Ссылки для упрощенного доступа

"Мы хотим быть полезными". Интервью с астраханскими антивоенными активистами, которые уехали из России


Ярослав Савин и его супруга Марина Миталева. Армения, Ереван
Ярослав Савин и его супруга Марина Миталева. Армения, Ереван

Секретарь астраханского отделения ПАРНАСа Ярослав Савин и его супруга, просветительница Марина Миталева покинули Россию в связи с угрозой уголовного преследования за антивоенную позицию и политический активизм. Они направляются в Германию, которая одобрила им гуманитарные визы. Корреспондент "Idel.Реалии" встретился с астраханцами на временной остановке в Армении и побеседовал об их отъезде, взглядах и планах на будущее.

— Почему вы решили покинуть Россию?

Ярослав: Из-за риска возбуждения уголовного дела. Вообще, полиция очень давно интересовалась моими взглядами и деятельностью — еще с тех пор, когда она называлась милицией и не было никакого Центра "Э". У меня сохранилась повестка 2006 года, когда "политическими" занимался тот же отдел, что и бандитизмом. С тех пор как Россия напала на Украину, полиция проявляла ко мне повышенный интерес. В декабре 2022 года я подписал открытки для ряда политзаключенных, сходил на почту, сфотографировался с ними перед отправкой. Пост с фотографией я выложил ночью, а наутро ко мне уже стучалась полиция. Я им тогда не открыл, а вечером того же дня заметил во дворе слежку, там стояла машина. Она появлялась еще несколько раз — кажется, бросили это дело только на Новый год.

В январе приходили еще раз — в общем, зачастили; у меня было ощущение, что происходит что-то необычное.

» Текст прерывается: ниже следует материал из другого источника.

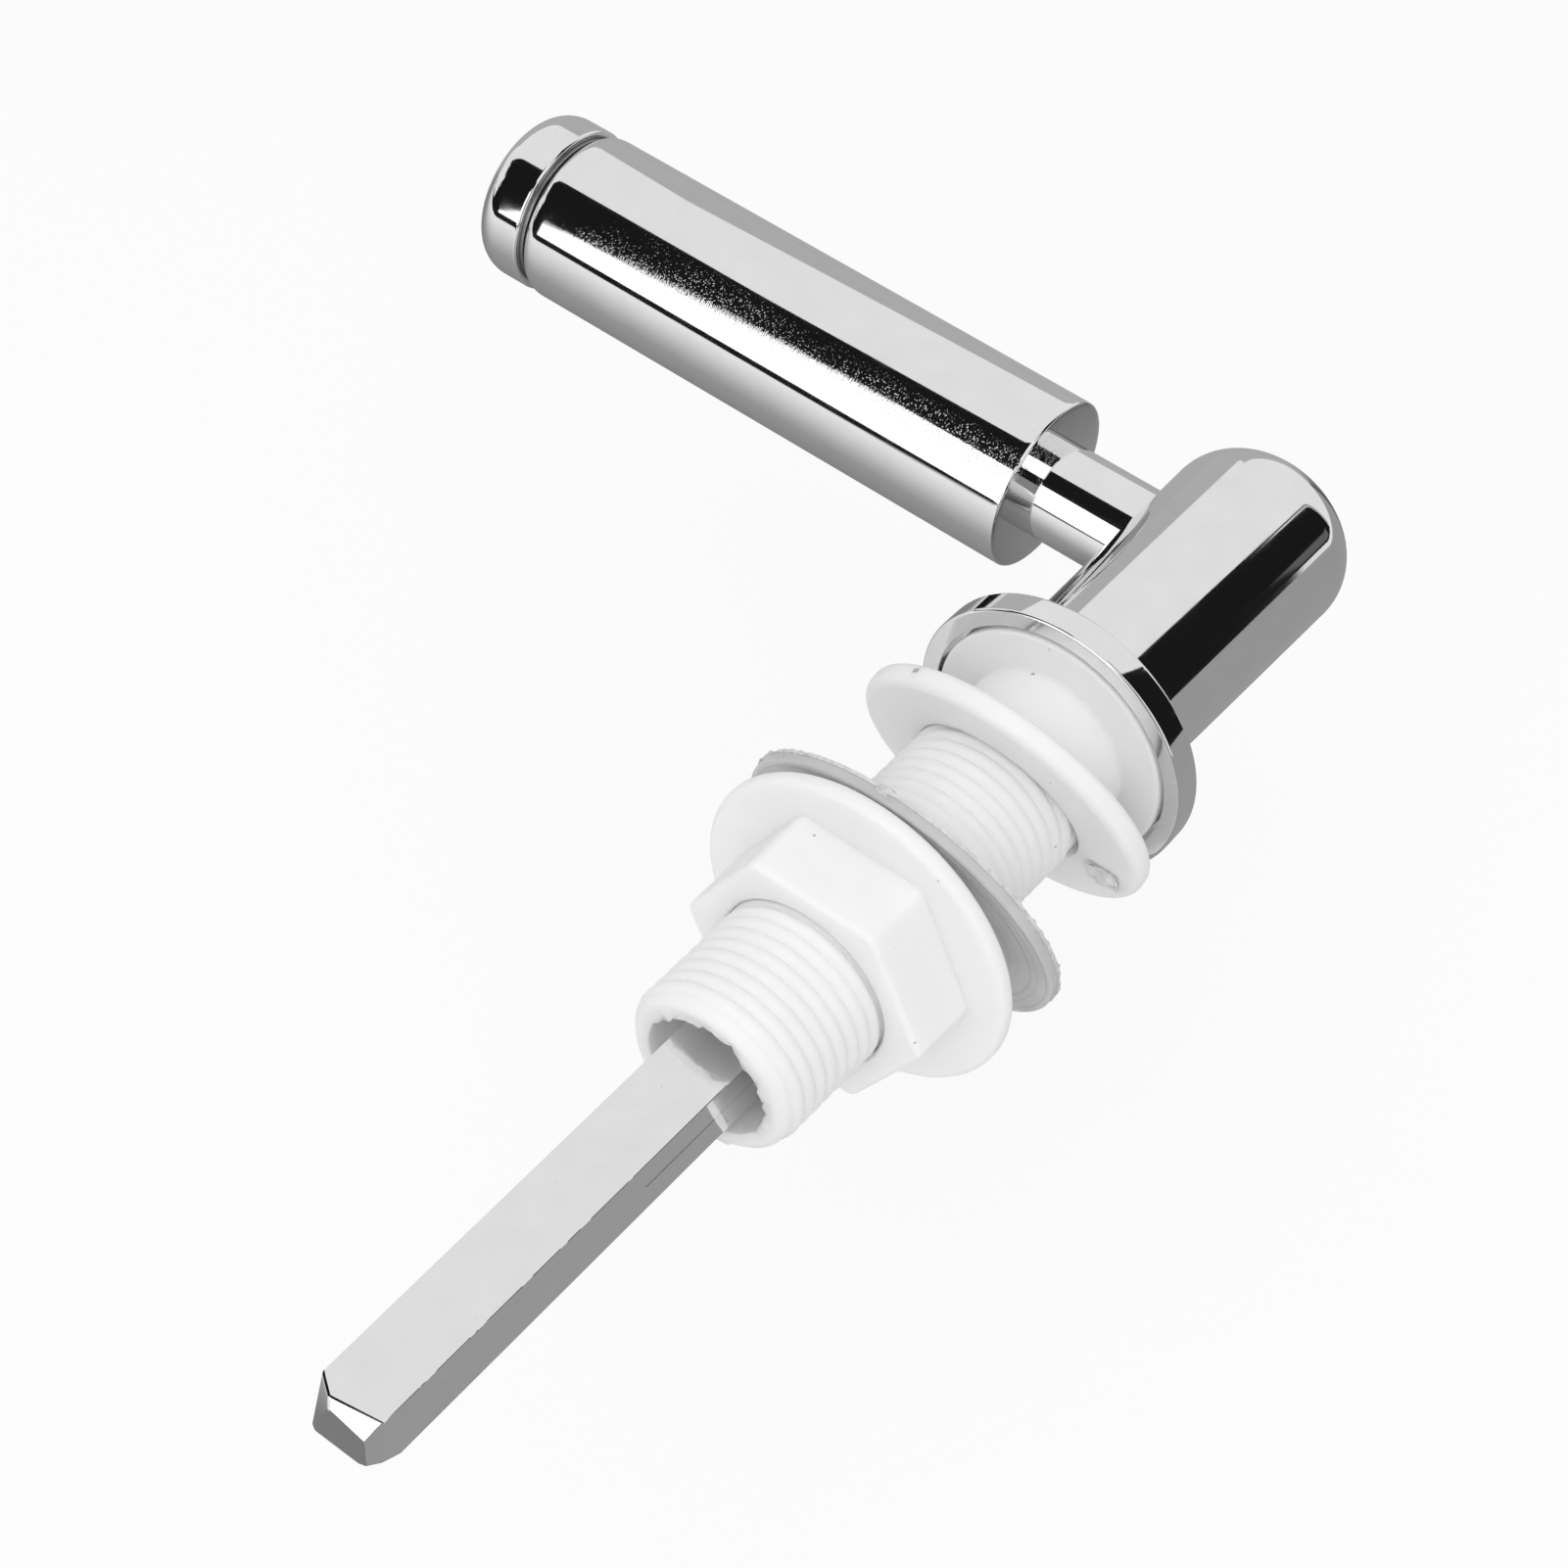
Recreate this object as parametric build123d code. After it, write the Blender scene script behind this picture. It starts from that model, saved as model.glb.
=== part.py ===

Я привык к профилактике, но тут явно готовилось что-то большее, чем стандартные беседы. В феврале задерживать меня пришла целая толпа: там были и "эшники", и человек в гражданском, который сказал, что он "из такой службы, которая обычно этими делами не занимается". При этом он был явно в курсе моей биографии и протестной активности в регионе, называл имена эмигрировавших из Астрахани оппозиционеров.

Сначала меня стали прессовать за эмодзи с украинским флагом в моем Telegram-канале. Утверждали, что это "дискредитация Вооруженных Сил", но я ссылался на письмо Генпрокуратуры, в котором ясно сказано, что демонстрация флага Украины сама по себе не может считаться преступлением и вообще политическим заявлением. Тогда полковник полиции Анатолий Разуван достал распечатку некоего поста с иллюстрацией — коллажем антивоенной тематики.

Я видел его в первый раз, но Разуван утверждал, что пост сделал я — а потом "испугался и удалил". Думаю, они сами специально сделали этот коллаж, чтобы мне его приписать и тем самым сделать себе статистику. Пост был с орфографическими ошибками, а по содержанию нарочито однозначный, чтобы идеально проходил по статье. Что-то вроде такого: "Я считаю российские войска в Украине оккупантскими и требую немедленно вывести их с территории суверенного государства".

Я объяснял, что не имею к этому тексту никакого отношения, а Разуван в ответ предложил "отвести меня на второй этаж" — я предполагаю, что на втором этаже отделения полиции была какая-то история с пытками задержанных, и он думал, что я о ней знаю и пойму отсылку. В итоге на меня составили два протокола: о "дискредитации" — за эмодзи в Telegram-канале, и о хулиганстве — за матерные слова в адрес сотрудников полиции, которых я не произносил.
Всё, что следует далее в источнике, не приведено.